I am one of hundreds in exile who have lost hope in the idea of moving positive change and pursuing freedom within our country and are doing what we can to organize abroad. Every day I wake up in my new home I am thankful for the immense privilege I have, that of freedom and safety, a scarce resource in our world that must be made use of to carry the lights of giants for future generations, for history, of great men and women who have sacrificed everything for our nation, for our most basic rights and freedoms as human beings, and that cannot be done from within the police state anymore. Sacrifice has its place and is incredibly noble, perhaps something for braver and more noble men and women than myself, but by itself, without their lights being carried across the world, sacrifice will be buried and forgotten. That's what the state is hoping for after all.

As an echo to the stifled masses on the inside, the Saudi diaspora is organizing in the free world to have their voices heard, their demands considered. In the past decade alone, groupings such as the European Saudi Organization For Human Rights, the Saudi Diaspora Association, and the National Assembly Party have emerged for this purpose. Despite differences in our political visions, it is clear to all of us that things cannot be allowed to go on as they are.

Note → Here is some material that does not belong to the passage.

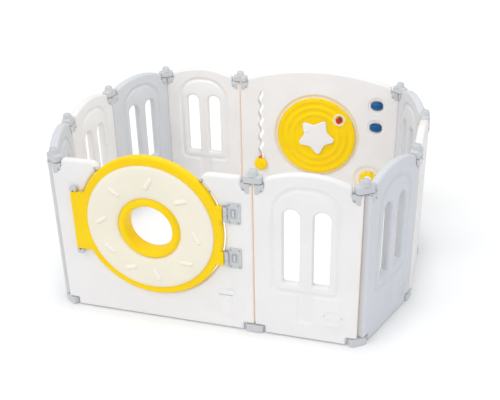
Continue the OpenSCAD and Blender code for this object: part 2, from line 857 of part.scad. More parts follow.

Through collective international action, Raif Badawi's life was saved and the women's right's activist Loujain Alhathloul was released from prison after many restless lobbying campaigns. Still, a lot more has to be done in terms of structural change and religious freedom is at the core of it, so I am hoping to see the movement going in this direction in a more focused and coordinated way. My plea to the citizens of the free world is very simple: pay attention, because it really can save lives.